Maka, tidak menutup kemungkinan kopi kemasan yang banyak dijual bebas itu menggunakan essen kopi. Itulah mengapa ada sensasi rasa berbeda setiap merk. Dan, kita terperanjat ketika meminum kopi original. Pengalaman ini pernah ditunjukkan seorang petani kopi, ia memetik sendiri kopi dan menyangrainya lalu mengolahnya dengan alat sederhana hingga menjadi bubuk kopi. Setelah diseduh dengan air panas, rasanya beda sekali.   

Mengenai rasa itu sendiri amatlah pelik dan kompleks untuk dijabarkan. Kita akan sampai pada realitas tentang adanya varian mazhab dalam memandang apa itu kopi dari proses penyemaian bibit hingga proses produksi.
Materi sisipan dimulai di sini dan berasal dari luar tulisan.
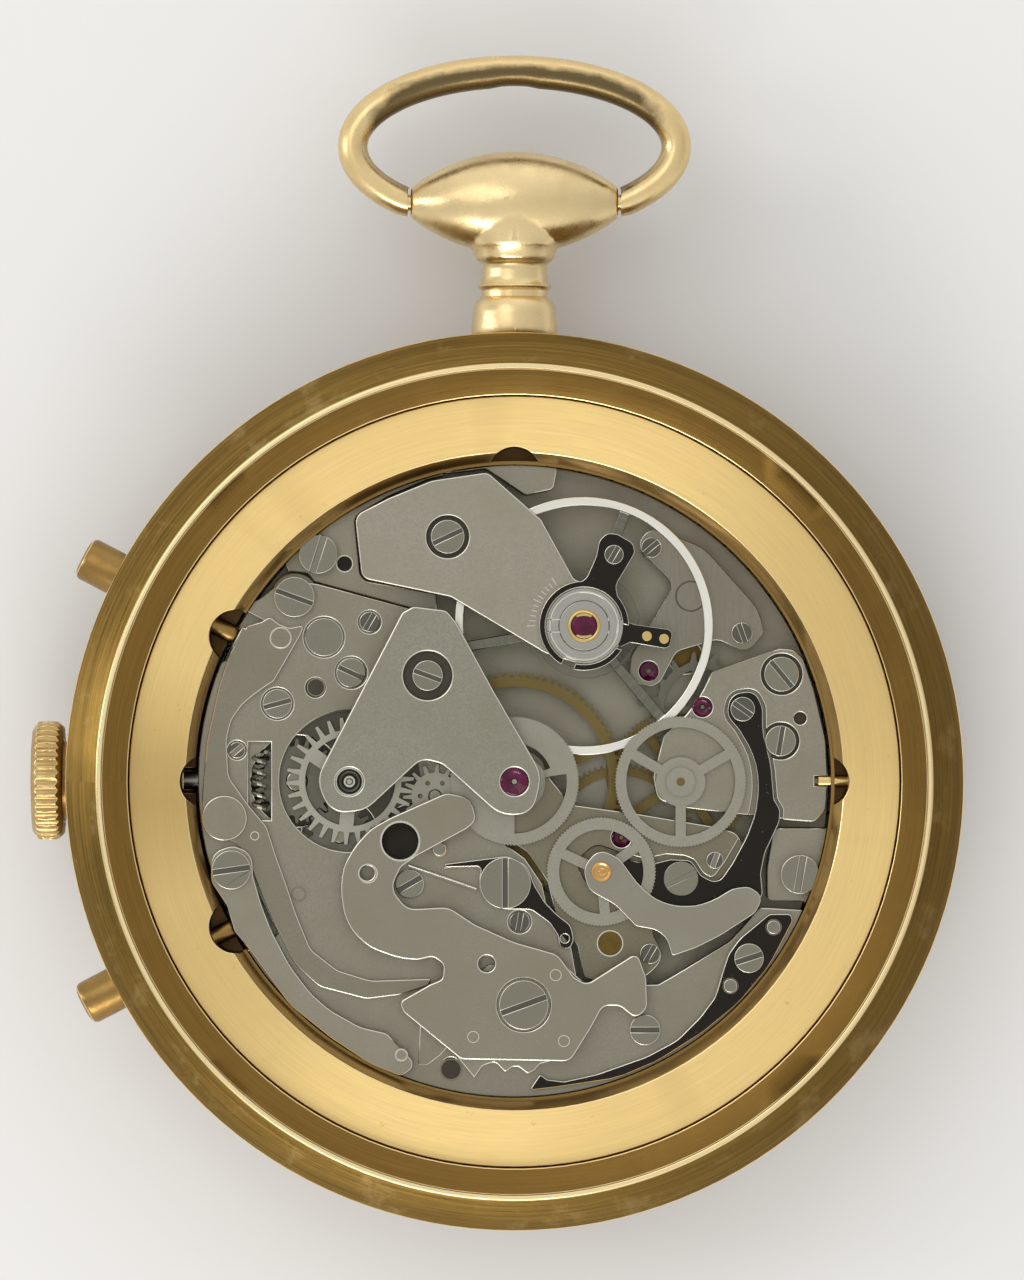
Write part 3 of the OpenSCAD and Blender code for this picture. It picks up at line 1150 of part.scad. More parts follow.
// Chronograph

// A heart cam whose point of least radius faces the phase angle
function heart(r_min, r_max, phase) =
    [for (i = [0 : 35]) polar(r_min + (r_max - r_min) * abs(180 - i * 10) / 180, phase + 180 + i * 10)];

chronograph_r = chronograph_wheel_d / 2;

module chronograph_runner() color(bright) {
    at(CENTER, z_wheel) linear_extrude(chrono_t) difference() {
        polygon(fine_gear(driving_teeth, chronograph_r, chronograph_r - 0.07));
        intersection() {
            difference() { circle(2.55); circle(1.5); }
            polygon([[0, 0], polar(6, -90), polar(9, -45), polar(6, 8)]);
        }
        intersection() {
            difference() { circle(1.85); circle(0.85); }
            polygon([[0, 0], polar(6, 20), polar(6, 75)]);
        }
    }
    rod(CENTER, z_deck + 0.03, z_heart + 0.05, 0.6);
    at(CENTER, z_heart) linear_extrude(heart_t) polygon(heart(0.65, heart_r, 200));
    rod(CENTER, chrono_hand_z - 0.1, z_back - 0.05, runner_r);
    at(CENTER, z_deck + 0.04) rotate(140) linear_extrude(0.1) polygon([[0, -0.15], [finger_r, -0.06], [finger_r, 0.06], [0, 0.15]]);
}

finger_r = norm(SLIDING) - sliding_r + 0.02;
minute_r = minute_wheel_d / 2;
minute_root = 2.5;
z_minute = z_lever_plate + 0.08;
minute_heart_r = 1.1;
minute_phase = angle_to(MINUTE, SLIDING);

module minute_runner() color(bright) {
    at(MINUTE, z_minute) linear_extrude(0.2) difference() {
        polygon(gear(minute_teeth, minute_r, minute_root, minute_phase, 0.22, 0.52));
        difference() {
            circle(2.2);
            circle(0.9);
            for (a = [25, 145, 265]) rotate(a) translate([0, -0.35]) square([3, 0.7]);
        }
    }
    rod(MINUTE, z_minute, z_heart + 0.05, 0.4);
    at(MINUTE, z_heart) linear_extrude(heart_t) polygon(heart(0.5, minute_heart_r, 250));
    rod(MINUTE, small_hand_z - 0.1, z_back - 0.05, runner_r);
}

module sliding_gear() color(steel) difference() {
    at(SLIDING, z_lever_plate + 0.06) linear_extrude(z_deck - z_lever_plate + 0.08)
        polygon(gear(sliding_teeth, sliding_r, 1.15, mate(minute_phase, minute_teeth, sliding_teeth, minute_phase), 0.2, 0.46));
    rod(SLIDING, z_train, through, 0.3 + run);
    for (a = [0 : 60 : 300]) at(SLIDING + polar(0.72, a), z_train) cylinder(h = through, r = 0.12, $fn = 16);
}

COUPLING_COCK = [[3.3, -4.2, 0.9], [4.1, -3.25, 0.9], [5.1, -3.75, 0.8], [6.1, -5.1, 2], [6.9, -5.75, 2],
    [7.8, -6.05, 2],
    [8.8, -6.05, 2], [9.7, -5.75, 2], [10.6, -5.2, 1], [11.4, -5.1, 0.6], [12.1, -5.6, 0.6],
    [11.7, -6.4, 0.6], [10, -7.5, 4],
    [8.8, -8.1, 2], [7.65, -8.5, 0.15], [7.4, -7.6, 1], [6.8, -7.2, 0.8], [5.9, -7.05, 0.5], [4.9, -6, 2],
    [3.6, -5.3, 0.9]];
COUPLING_PILLAR = [11.1, -5.65];
cock_z = z_wheel + chrono_t + 0.12;
cock_t = 0.3;
bush_r = 0.48;

// The clutch lever and, standing on its pillar, the cock over the coupling wheel
module coupling_clutch() {
    color(black_steel) difference() {
        plate(CLUTCH_PLATE, clutch_z, clutch_t);
        rod(CLUTCH, z_train, through, clutch_stud_r + run);
        rod(COUPLING, z_train, through, pivot_r + run);
        rod([8.1, -4.75], z_train, through, 0.39);
    }
    color(bright) {
        rod(COUPLING_PILLAR, clutch_z + clutch_t, cock_z, 0.45);
        difference() {
            plate(COUPLING_COCK, cock_z, cock_t);
            rod(COUPLING, z_train, through, bush_r);
        }
        screw([8.1, -4.75], clutch_z + clutch_t, 0.85, 0.3, 25, 0.2);
    }
    color([0.75, 0.45, 0.15]) difference() {
        disc(COUPLING, cock_z, cock_t + 0.05, bush_r);
        rod(COUPLING, z_train, through, pivot_r + run);
    }
}

coupling_r = coupling_d / 2;
coupling_phase = mate(driving_phase, driving_teeth, coupling_teeth, driving_phase);

module coupling_wheel() color(bright) {
    at(COUPLING, z_wheel) linear_extrude(chrono_t)
        spoked(fine_gear(coupling_teeth, coupling_r, coupling_r - 0.07, coupling_phase), 2.05, 0.75, 3, 0.5, 35);
    rod(COUPLING, clutch_z + 0.05, cock_z + cock_t, pivot_r);
    rod(COUPLING, z_wheel - 0.1, z_wheel + chrono_t + 0.05, 0.3);
}

HAMMER_PLATE = [[-1.85, -1.9, 0.8], [-2.1, -0.8, 0.8], [-3.3, -0.55, 0.8], [-6, -1.75, 2], [-7, -2.3, 2],
    [-7.8, -3.2, 2],
    [-8.35, -4.2, 2], [-8.45, -5.3, 2], [-8.3, -6.4, 2], [-7.9, -7.3, 2], [-7, -8.1, 2], [-5.6, -8.6, 2],
    [-4.7, -8.68, 0.8],
    [-3.95, -8.5, 0.5], [-3.42, -8.9, 0.4], [-3.5, -9.6, 0.3], [-4.1, -9.85, 0.3], [-5.6, -10.7, 0.4],
    [-5.4, -11.2, 0.5],
    [-2.6, -13.5, 0.5], [2.7, -13.6, 0.6], [3.7, -12, 0.5], [4.3, -10.9, 0.5], [5.1, -10.9, 0.5], [5.9, -11.55, 0.5],
    [6.45, -11, 0.5], [6.4, -9.5, 0.8], [5.95, -8.3, 0.3], [3.5, -9.85, 0.5], [2.9, -9.5, 0.5],
    [2.1, -8.4, 0.8], [0, -7.8, 2],
    [-1.9, -6.95, 1], [-3.2, -6.1, 1], [-5.2, -6.2, 0.8], [-6, -5.2, 0.8], [-5.5, -4.15, 0.6],
    [-4.7, -3.6, 0.6], [-2.3, -2.3, 0.7]];

module hammer() color(bright) difference() {
    plate(HAMMER_PLATE, z_hammer, hammer_t);
    rod(HAMMER, z_hammer - 1, through, 0.54 + run);
    rod(HAMMER, z_hammer + hammer_t - 0.15 - lever_gap / 2, through, 1.3);
    rod([-5.55, -2.9], z_hammer - 1, through, 0.92);
    rod([-7.15, -4.45], z_hammer - 1, through, 0.35);
    rod([-1.35, -8.85], z_hammer - 1, through, 0.4);
}

OPERATING_LEVER = [[-10.2, 7.6, 0.12], [-10.95, 7.45, 0.5], [-11.45, 7.65, 0.4], [-11.9, 8, 0.25], [-12.3, 7.75, 0.3],
    [-13, 7.55, 0.2], [-13.85, 6.2, 0.3], [-14.35, 4.7, 2], [-14.95, 2, 2], [-15.2, -0.8, 1],
    [-14.95, -2.6, 0.9], [-13.5, -3, 0.6], [-12.9, -4, 1], [-12.3, -5.5, 2],
    [-11.55, -7.2, 2], [-10.7, -8.9, 2], [-9.5, -10, 1], [-7.2, -10.6, 1], [-5.6, -10.4, 0.3], [-4.2, -9.95, 0.2],
    [-4, -9.6, 0.2], [-7, -9.7, 1.5], [-8.6, -9.2, 1], [-9.9, -8.2, 1], [-10.6, -6.5, 2], [-11.1, -5, 2],
    [-11.6, -3.6, 2], [-12.05, -2.2, 0.6], [-12.9, -1.2, 0.8], [-13.9, 0.2, 1], [-14, 2, 2],
    [-13.75, 3, 1], [-13.2, 3.75, 1], [-12.65, 4.2, 0.2], [-12.1, 4.6, 0.2], [-11.7, 4.85, 0.3], [-10.4, 7.1, 0.5]];
tab_t = 0.3;

// An upright tab that a pusher's tip meets
module tab(angle, z1, w = 1.1) rotate(angle)
    translate([push_in - 0.04 - tab_t, -w / 2, z_push - 0.4]) cube([tab_t, w, z1 - z_push + 0.4]);

module operating_lever() color(bright) difference() {
    union() {
        plate(OPERATING_LEVER, z_a, lever_t);
        tab(180 - pusher_angle, z_a + lever_t);
        disc([-11.37, 6.96], z_a, lever_t + 0.05, 0.52);
    }
    rod(OPERATING, z_deck, through, 0.5 + run);
}

FLY_BACK_LEVER = [[-14.75, -3.5, 0.8], [-14.75, -4.9, 0.8], [-14, -6, 0.4], [-13.6, -7.3, 0.3], [-12.95, -8.1, 0.3],
    [-10.9, -10.9, 3], [-8.9, -12.5, 3], [-7, -13.75, 2], [-5.5, -14.35, 0.4], [-4.75, -13.8, 0.4],
    [-6.2, -12.25, 0.5],
    [-7.5, -11.95, 2], [-9, -11.1, 2], [-9.9, -10.3, 2], [-10.9, -9, 3], [-11.8, -7.3, 3], [-12.3, -6, 3],
    [-12.7, -4.6, 1], [-12.75, -3.5, 0.8], [-13.7, -3.1, 0.8]];

module fly_back_lever() color(bright) difference() {
    union() {
        plate(FLY_BACK_LEVER, z_b, lever_t);
        tab(180 + pusher_angle, z_b + lever_t, 1);
        disc([-5.5, -13.3], z_b, lever_t + 0.05, 0.3);
    }
    rod(FLY_BACK, z_deck, through, 0.43 + run);
}

// Outline of the cam about its own centre; the jumper's beak lies between the waves of its lower edge
OPERATING_CAM = [[3.1, 0.9, 0.6], [2, 1.9, 0.6], [0.4, 2.3, 0.8], [-1.8, 1.9, 0.6], [-3, 0.7, 0.4], [-3.2, -0.6, 0.3],
    [-3.3, -2.5, 0.5], [-2.4, -3.6, 0.06], [-2, -3, 0.4], [-1.4, -2.8, 0.3], [-0.9, -3.32, 0.12], [-0.55, -3.05, 0.2],
    [-0.25, -3.05, 0.2], [0.2, -3.4, 0.15], [0.55, -3.2, 0.2], [0.8, -2.9, 0.3], [1.9, -2.65, 0.8],
    [2.8, -1.65, 0.8]];

module operating_cam() color(steel) difference() {
    at(HAMMER, z_a) linear_extrude(lever_t) difference() {
        polygon(outline(OPERATING_CAM));
        circle(0.54 + run);
    }
}

BLOCKING_LEVER = [[-3.4, -4.02, 0.05], [-1, -3.72, 1], [-0.3, -3.62, 1], [0.65, -4.1, 0.9], [0.95, -5, 1],
    [1.5, -5.9, 1],
    [2.1, -6.5, 1], [2.75, -7, 0.6], [2.9, -7.7, 0.5], [2.7, -8.2, 0.3], [2.2, -8.1, 0.3], [2.1, -7.5, 0.4],
    [1.7, -6.9, 0.8],
    [0.8, -6.25, 0.6], [-0.5, -6.25, 1], [-1.5, -5.8, 1], [-1.75, -4.8, 1], [-1.6, -4.15, 0.2], [-3.35, -4.2, 0.05]];

module blocking_lever() color(black_steel) difference() {
    plate(BLOCKING_LEVER, z_a, lever_t);
    rod(BLOCKING, z_deck, through, 0.56 + run);
    rod([2.45, -7.65], z_deck, through, 0.2);
}

case_middle();
pendant();
bow();
front_bezel();
crystal();
movement_ring();
locating_pin();
dial();
hour_markers();
crown_tube();
crown();
winding_stem();
winding_pinion();
start_pusher();
reset_pusher();
mainplate();
barrel_bridge();
lever_plate();
center_bridge();
train_bridge();
pallet_cock();
balance_cock();
chronograph_bridge();
bridge_screws();
jewels();
shock_setting();
stud_carrier();
regulator();
cam_jumper();
lever_springs();
barrel();
ratchet_wheel();
crown_wheel();
transmission_wheel();
center_wheel();
third_wheel();
fourth_wheel();
driving_wheel();
escape_wheel();
pallet_fork();
balance_wheel();
balance_spring();
cannon_pinion();
minute_wheel();
hour_wheel();
hour_hand();
minute_hand();
chronograph_hand();
small_seconds_hand();
minute_counter_hand();
chronograph_runner();
minute_runner();
sliding_gear();
coupling_clutch();
coupling_wheel();
hammer();
operating_lever();
fly_back_lever();
operating_cam();
blocking_lever();
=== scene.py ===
import json
import math

import bmesh
import bpy
from mathutils import Matrix, Vector
from mathutils.bvhtree import BVHTree


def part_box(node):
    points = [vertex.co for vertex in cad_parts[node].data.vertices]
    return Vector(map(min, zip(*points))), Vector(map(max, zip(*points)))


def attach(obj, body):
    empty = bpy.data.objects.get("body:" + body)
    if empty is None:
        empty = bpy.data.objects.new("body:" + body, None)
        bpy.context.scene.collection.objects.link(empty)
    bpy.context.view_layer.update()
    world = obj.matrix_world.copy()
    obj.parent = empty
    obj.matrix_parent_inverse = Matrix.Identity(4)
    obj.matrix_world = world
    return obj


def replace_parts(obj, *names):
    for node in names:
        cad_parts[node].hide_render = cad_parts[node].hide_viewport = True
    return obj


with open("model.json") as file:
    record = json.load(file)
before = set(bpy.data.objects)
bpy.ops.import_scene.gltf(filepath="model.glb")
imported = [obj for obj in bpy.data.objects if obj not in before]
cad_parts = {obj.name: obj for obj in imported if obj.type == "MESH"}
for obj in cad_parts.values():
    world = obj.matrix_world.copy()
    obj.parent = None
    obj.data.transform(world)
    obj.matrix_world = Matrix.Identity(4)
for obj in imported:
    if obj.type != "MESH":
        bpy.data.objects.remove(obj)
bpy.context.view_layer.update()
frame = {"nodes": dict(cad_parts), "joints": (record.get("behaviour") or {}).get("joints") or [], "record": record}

NODES = frame["nodes"]
BODY = {node: body for body, nodes in frame["record"]["behaviour"]["bodies"].items() for node in nodes}
JOINTS = {joint["name"]: joint for joint in frame["joints"]}
MM = 0.001


# Places in the movement, in millimetres in the frame of the CAD

def axle(joint):
    """Where the upright axis of a joint stands, as (x, y)."""
    x, y, _ = JOINTS[joint]["pos_m"]
    return round(x / MM, 4), round(y / MM, 4)


def underside(node):
    """The height of a node's lowest point."""
    return round(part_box(node)[0].z / MM, 4)


def top(node):
    """The height of a node's highest point."""
    return round(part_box(node)[1].z / MM, 4)


BALANCE = axle("balance_swing")
CHRONOGRAPH = axle("chronograph_spin")
COUPLING = axle("coupling_spin")
ESCAPE = axle("escape_spin")
FOURTH = axle("fourth_spin")
MINUTE = axle("minute_spin")
PALLET = axle("pallet_swing")
THIRD = axle("third_spin")

BRASS_HOLE = (4.65, -7.9)
CLUTCH_SCREW = (8.1, -4.75)
HAMMER_HOLE = (-5.55, -2.9)
INDEX_PINS = ((6.42, 7.05), (7.25, 6.92))
PALLET_SCREWS = ((6.68, 11.37), (11.1, 7.2))

# The outer radius of the minute runner's bush
BUSH_R = 0.68

# The winding stem's axis, and the lever plate's top, which the chronograph bridge stands on
Z_STEM = (underside("winding_stem") + top("winding_stem")) / 2
Z_DECK = underside("chronograph_bridge")

# The underside of the balance wheel, the top of the clutch's arm and the underside of the clutch's cock
Z_WHEEL = 6.5
Z_CLUTCH = 7.5
Z_COCK = 8.07

# The middle line of the bow's oval: half its width, half its height and where its middle is
BOW_HALF_W = 7.915
BOW_HALF_H = 3.66
BOW_MIDDLE_Y = 31.0


# Materials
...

Kisah yang dituliskan Goenawam Moehamad itu berlangsung di Ethiopia delapan abad yang lampau. Menjadi literasi dasar yang tersepakati hingga kini kalau kata mocca lahir di kota pelabuhan al-Mukha, Yemen. Bermula dari sanalah, kopi mengalami migrasi dan perubahan tata cara memperlakukannya. Orang Arab meminumnya di Masjidil Haram sebelum diharamkan oleh ulama setempat. Tetapi, kopi terus hadir dan menolak mati. Diharamkan di tempat satu, dipuja di tempat yang lain. Begitulah biji kopi menyebar dan tumbuh. Menjadi teman sekaum manusia merancang revolusi di Amerika dan Perancis.

Kopi yang beredar saat itu tentulah kopi sebenar-benarnya kopi. Tidak hanya diseduh, tetapi juga biji kopi dikunyah layaknya permen. Kopi belum mengalami cangkokan kreasi untuk kepentingan kapital. “Maka kopi pun jadi bagian kehidupan religius, jauh sebelum pemilik Starbuck menjadikannya sebagai adat memuja laba.” Kembali gelitik dalam esai Goenawam Moehamad.

Mengukur diri sendiri, saya hanya berada di tingkatan paling awam. Kopi bagi saya tak lebih minuman khas yang sudah menjadi candu dan menu sarapan. Ketika berada di warkop, saya hanya memesan kopi hitam dan sesekali saja meminta kopi susu atau varian kopi yang lain.